» Data in this exercise:
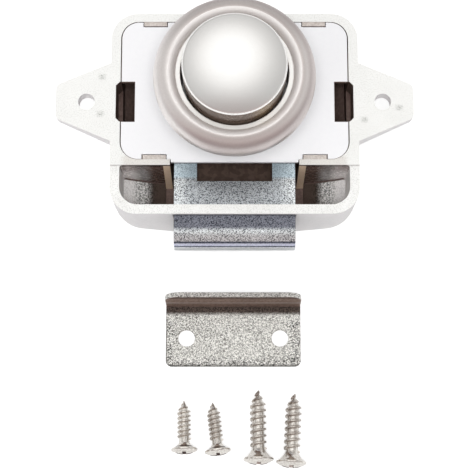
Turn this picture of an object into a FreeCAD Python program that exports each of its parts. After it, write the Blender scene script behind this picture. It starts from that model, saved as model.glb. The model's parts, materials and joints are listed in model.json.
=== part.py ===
"""Push button cabinet latch with its rosette, strike plate and screws, in millimetres.

The origin is midway between the two ear screw holes, on the face of the case that lies
against the door.  +Z points out through the door towards the knob, +X along the line of
the ears, and the bolt comes out towards -Y.
"""
import FreeCAD, Part
import math
import os

import Sketcher
from FreeCAD import Placement, Rotation, Vector

SIZES = {
    # die cast case
    "case_half_width": 30.15,
    "case_top": 22.4,
    "case_foot": 27.7,
    "case_depth": 24.0,
    "case_wall": 2.35,
    "case_foot_wall": 2.3,
    "case_top_wall": 2.1,
    "case_floor": 2.0,
    "case_corner": 6.5,
    "cavity_corner": 4.4,
    "back_arch_radius": 45.0,
    "back_flat_half": 12.96,
    "divider_low": 15.8,
    "divider_wall": 1.4,
    "channel_gap": 0.95,
    "pocket_corner": 0.7,
    "rim_step": 0.4,
    "rib_gap": 0.35,
    "rib_width": 2.3,
    "rib_height": 5.0,
    "gusset_foot": 2.1,
    "ledge_width": 1.5,
    "ledge_depth": 2.0,
    "side_notch_half": 5.0,
    "side_notch_depth": 1.1,
    "side_notch_fall": 8.0,
    "side_notch_bevel": 0.9,
    # ears with the screw holes
    "ear_root_half": 9.8,
    "ear_tip_half": 4.2,
    "ear_reach": 43.5,
    "ear_root_thick": 5.0,
    "ear_tip_thick": 1.8,
    "ear_corner": 1.8,
    "ear_hole_spacing": 72.0,
    "ear_hole_radius": 2.0,
    # cover plate and its cast stakes
    "plate_thick": 1.2,
    "plate_recess": 0.1,
    "plate_gap": 0.2,
    "plate_tongue": 0.65,
    "stake_middle": 19.4,
    "stake_half": 2.8,
    "stake_reach": 1.1,
    "stake_gap": 0.2,
    "stake_height": 3.5,
    "plate_notch_inner": 24.3,
    # door barrel
    "barrel_radius": 12.2,
    "barrel_wall": 0.8,
    "barrel_stop_gap": 1.0,
    "barrel_flange_width": 2.3,
    "barrel_flange_thick": 0.6,
    "barrel_seat_gap": 0.05,
    "guide_wall": 0.8,
    "guide_stop_gap": 1.5,
    "tooth_pitch": 1.5,
    "tooth_depth": 0.35,
    "tooth_count": 6,
    # rosette
    "door_thick": 19.2,
    "rosette_radius": 18.5,
    "rosette_edge": 1.4,
    "rosette_dome_radius": 4.2,
    "rosette_height": 5.6,
    "crest_inset": 3.3,
    "crest_radius": 2.0,
    "lip_fall": 1.1,
    "lip_width": 1.1,
    "lip_step": 0.3,
    "rosette_rim_width": 1.3,
    "tube_wall": 0.6,
    "tube_gap": 0.1,
    "tube_length": 14.6,
    "tube_grip": 1.0,
    "sleeve_wall": 1.1,
    "grip_height": 1.0,
    "grip_thick": 0.35,
    "grip_play": 0.05,
    "grip_split_half": 3.0,
    # knob
    "knob_gap": 0.55,
    "knob_wall": 1.15,
    "knob_skirt": 9.0,
    "knob_bevel": 0.3,
    "knob_dome": 2.3,
    "knob_top_thick": 1.0,
    "boss_radius": 4.5,
    "boss_length": 13.0,
    "knob_travel": 7.5,
    # plunger
    "neck_radius": 5.0,
    "running_gap": 0.2,
    "neck_step": 2.0,
    "spigot_radius": 3.0,
    "spigot_step": 1.0,
    "press_gap": 0.03,
    "knob_pin_radius": 1.0,
    "knob_pin_rise": 4.0,
    "stop_gap": 0.3,
    "foot_half_width": 6.0,
    "foot_front": 12.0,
    "foot_back": 5.0,
    "foot_floor_gap": 1.0,
    # bolt of folded sheet
    "bolt_half_width": 14.65,
    "bolt_slot_gap": 0.25,
    "bolt_plate_gap": 0.4,
    "bolt_sheet": 1.6,
    "bolt_rear_strap": 3.2,
    "nose_start": 31.0,
    "nose_radius": 4.6,
    "leg_rise": 3.4,
    "leg_end": 5.0,
    "window_half_width": 9.1,
    "window_front": 19.4,
    "window_back_gap": 0.8,
    "wing_seat": 8.0,
    "wing_length": 4.0,
    "tab_half_width": 3.9,
    "tab_below": 4.0,
    "lug_gap": 0.7,
    "lug_half_length": 2.2,
    "lug_above": 2.6,
    "bolt_travel": 6.0,
    # drive pin and roller
    "drive_pin_radius": 1.5,
    "drive_pin_overhang": 0.7,
    "drive_pin_y": 7.25,
    "drive_pin_rise": 9.5,
    "roller_radius": 2.0,
    "roller_play": 0.08,
    "wedge_gap": 0.1,
    # bolt return springs
    "return_spring_x": 20.0,
    "return_spring_z": 7.0,
    "return_spring_radius": 2.6,
    "return_wire_radius": 0.3,
    "return_turns": 9,
    "spigot_length": 5.0,
    "peg_radius": 1.8,
    "peg_length": 5.0,
    "peg_shank_radius": 1.2,
    "spring_seat_gap": 0.1,
    # knob spring
    "knob_spring_play": 0.55,
    "knob_wire_radius": 0.45,
    "knob_turns": 7,
    # heart follower, its bracket, pin, leaf spring and rivets
    "follower_x": 11.0,
    "follower_y": 0.5,
    "follower_pivot_rise": 2.5,
    "follower_tip_rise": 11.0,
    "follower_wire_radius": 0.6,
    "follower_tip_radius": 0.5,
    "follower_hub_radius": 1.6,
    "follower_hub_half": 0.8,
    "follower_pin_radius": 0.7,
    "follower_swing": 1.5,
    "groove_depth": 1.2,
    "groove_radius": 0.9,
    "tip_clearance": 0.3,
    "bracket_sheet": 0.8,
    "cheek_gap": 0.2,
    "bracket_half_length": 2.0,
    "bracket_foot_length": 4.5,
    "cheek_height": 3.8,
    "leaf_thick": 0.3,
    "leaf_half_width": 1.0,
    "leaf_rise": 9.5,
    "leaf_gap": 0.3,
    "rivet_radius": 0.8,
    "rivet_head_radius": 1.3,
    "rivet_head_thick": 0.5,
    # strike plate
    "strike_middle": -0.35,
    "strike_half_width": 17.0,
    "strike_top": 46.05,
    "strike_length": 16.35,
    "strike_sheet": 1.3,
    "strike_flange": 10.5,
    "strike_lean": 7.0,
    "strike_corner": 1.5,
    "strike_flange_corner": 3.6,
    "strike_hole_spacing": 23.6,
    "strike_hole_inset": 9.25,
    "strike_hole_radius": 2.1,
    # screws that lie beside the latch
    "ear_screw_length": 18.1,
    "ear_screw_head": 3.7,
    "ear_screw_thread": 1.9,
    "ear_screw_turns": 8,
    "strike_screw_length": 13.3,
    "strike_screw_head": 3.05,
    "strike_screw_thread": 1.6,
    "strike_screw_turns": 6,
    "screw_head_height": 1.2,
    "screw_core": 0.74,
    "strike_screw_left_x": -12.4,
    "strike_screw_left_y": -84.5,
    "strike_screw_left_turn": 1.3,
    "strike_screw_right_x": -4.0,
    "strike_screw_right_y": -84.9,
    "strike_screw_right_turn": 6.8,
    "ear_screw_left_x": 5.9,
    "ear_screw_left_y": -87.0,
    "ear_screw_left_turn": 0.3,
    "ear_screw_right_x": 13.9,
    "ear_screw_right_y": -87.8,
    "ear_screw_right_turn": -3.2,
}

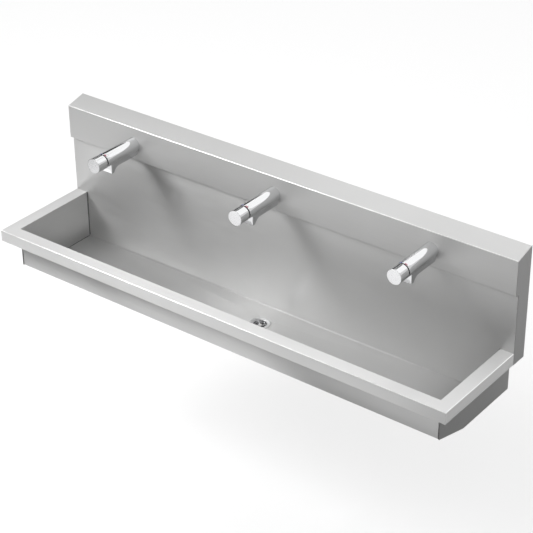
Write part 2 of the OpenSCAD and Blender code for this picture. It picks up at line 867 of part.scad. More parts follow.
bowl();
left_end_plate();
right_end_plate();
front_rim();
left_rim();
right_rim();
splash_panel();
header_cover();
left_cheek();
right_cheek();
header_rail();
cover_screws();
top_rail();
left_wall_bracket();
right_wall_bracket();
sound_pads();
waste_body();
waste_gasket();
waste_washer();
waste_nut();
waste_strainer();
waste_screw();
hot_manifold();
cold_manifold();
pipe_clips();
hot_stop_valve();
cold_stop_valve();
hot_stop_key();
cold_stop_key();
hot_supply_tail();
cold_supply_tail();
tap_plates();
tap_gaskets();
tap_nuts();
hot_marks();
cold_marks();
flow_straighteners();
on_header(-tap_pitch) tap_body();  // left_tap_body
on_header(-tap_pitch) tap_cartridge();  // left_tap_cartridge
on_header(-tap_pitch) tap_sleeve();  // left_tap_sleeve
on_header(-tap_pitch) tap_spring();  // left_tap_spring
on_header(-tap_pitch) tap_button();  // left_tap_button
hot_feed(-tap_pitch);  // left_tap_hot_feed
cold_feed(-tap_pitch);  // left_tap_cold_feed
on_header(0) tap_body();  // middle_tap_body
on_header(0) tap_cartridge();  // middle_tap_cartridge
on_header(0) tap_sleeve();  // middle_tap_sleeve
on_header(0) tap_spring();  // middle_tap_spring
on_header(0) tap_button();  // middle_tap_button
hot_feed(0);  // middle_tap_hot_feed
cold_feed(0);  // middle_tap_cold_feed
on_header(tap_pitch) tap_body();  // right_tap_body
on_header(tap_pitch) tap_cartridge();  // right_tap_cartridge
on_header(tap_pitch) tap_sleeve();  // right_tap_sleeve
on_header(tap_pitch) tap_spring();  // right_tap_spring
on_header(tap_pitch) tap_button();  // right_tap_button
hot_feed(tap_pitch);  // right_tap_hot_feed
cold_feed(tap_pitch);  // right_tap_cold_feed
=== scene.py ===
import json
import math

import bmesh
import bpy
from mathutils import Matrix, Vector


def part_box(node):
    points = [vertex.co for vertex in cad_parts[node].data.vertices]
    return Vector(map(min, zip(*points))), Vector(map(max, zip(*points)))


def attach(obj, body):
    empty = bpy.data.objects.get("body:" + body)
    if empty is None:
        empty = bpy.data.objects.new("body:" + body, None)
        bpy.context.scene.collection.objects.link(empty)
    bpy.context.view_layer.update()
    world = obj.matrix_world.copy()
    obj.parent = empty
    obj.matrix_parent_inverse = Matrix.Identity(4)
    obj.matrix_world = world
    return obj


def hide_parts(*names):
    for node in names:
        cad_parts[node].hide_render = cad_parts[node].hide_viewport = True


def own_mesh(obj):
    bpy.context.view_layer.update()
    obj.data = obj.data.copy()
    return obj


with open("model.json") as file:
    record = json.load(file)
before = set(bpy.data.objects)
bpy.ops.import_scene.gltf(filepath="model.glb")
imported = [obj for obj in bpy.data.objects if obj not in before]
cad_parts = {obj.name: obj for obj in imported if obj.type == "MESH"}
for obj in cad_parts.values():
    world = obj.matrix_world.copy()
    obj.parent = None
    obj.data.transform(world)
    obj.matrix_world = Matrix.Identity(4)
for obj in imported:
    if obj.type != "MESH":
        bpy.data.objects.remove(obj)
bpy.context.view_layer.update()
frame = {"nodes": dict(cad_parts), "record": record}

MM = 0.001
BODY = "sink"

# Sizes of the folded sheet, the same as the part's
SHEET = 1.5 * MM
BEND = 3.0 * MM
ARC_STEPS = 6
SMOOTH_DEG = 35

# Places read from the frame, and sizes that its boxes don't give
RIM_LOW, RIM_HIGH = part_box("front_rim")
HALF_W = RIM_HIGH[0]
FRONT_Y = RIM_LOW[1]
RIM_DROP = -RIM_LOW[2]
RIM_W = RIM_HIGH[1] - FRONT_Y
RIM_LIP = 14 * MM
SPLASH_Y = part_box("splash_panel")[0][1]
HEADER_LOW, HEADER_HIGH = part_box("header_cover")
HEADER_Y = HEADER_LOW[1]
HEADER_BOTTOM = HEADER_LOW[2]
HEADER_BACK_TOP = HEADER_HIGH[2]
HEADER_RISE = 19.5 * MM
HEADER_TOP = HEADER_BACK_TOP - HEADER_RISE
COVER_BACK = 25 * MM
INNER_X = HALF_W - RIM_W
INNER_Y = FRONT_Y + RIM_W
WALL_H = 142 * MM
FLOOR_Z = -180 * MM
FOLD_Y = FRONT_Y + 185 * MM
COVE = 5 * MM
LANDING_Z = FLOOR_Z - 6 * MM
LANDING_HALF = 39 * MM
WASTE_LOW, WASTE_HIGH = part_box("waste_body")
WASTE_Y = (WASTE_LOW[1] + WASTE_HIGH[1]) / 2
WASTE_TAIL_R = 23.9 * MM

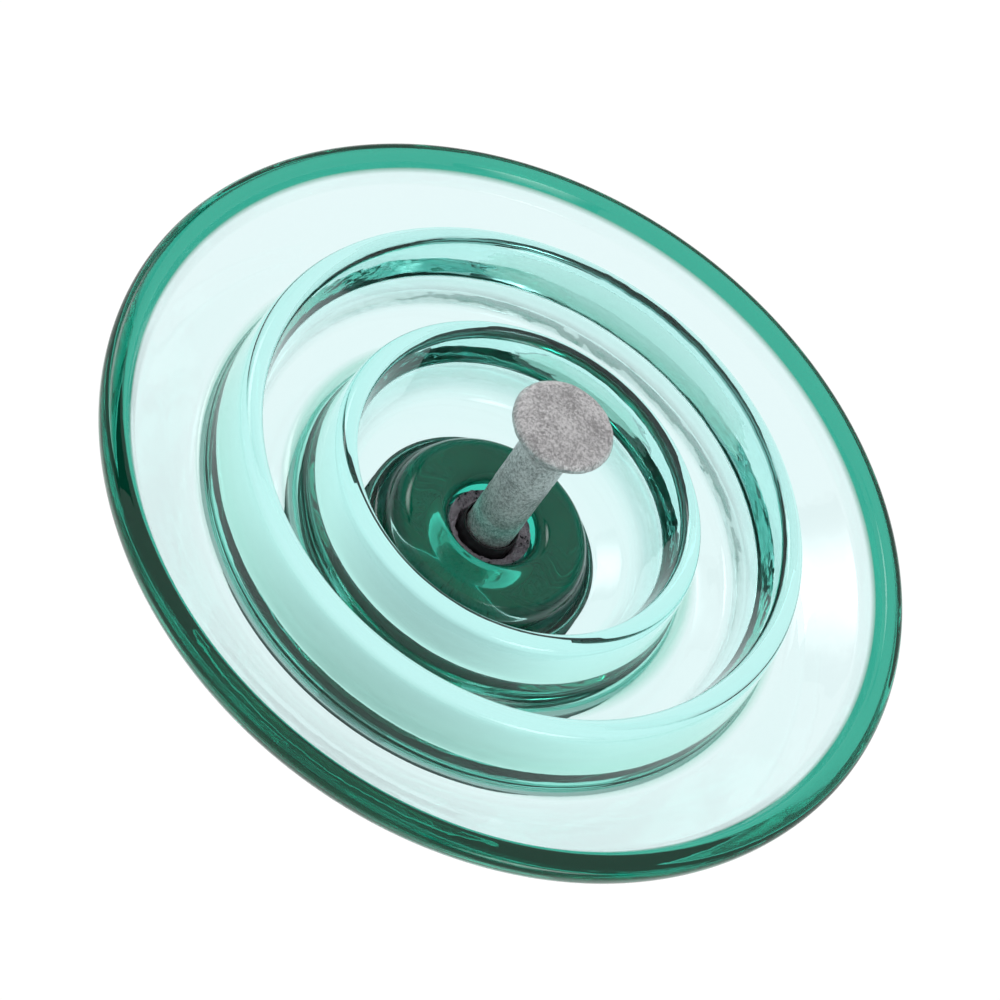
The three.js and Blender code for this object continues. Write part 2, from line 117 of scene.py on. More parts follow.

» Brief: Exactly the lines from the line with "obj.data = obj.data.copy()" to the line with "imported = [obj", both included, are to be extracted, and no others.

» Response to this exercise:
    obj.data = obj.data.copy()
    return obj


with open("model.json") as file:
    record = json.load(file)
before = set(bpy.data.objects)
bpy.ops.import_scene.gltf(filepath="model.glb")
imported = [obj for obj in bpy.data.objects if obj not in before]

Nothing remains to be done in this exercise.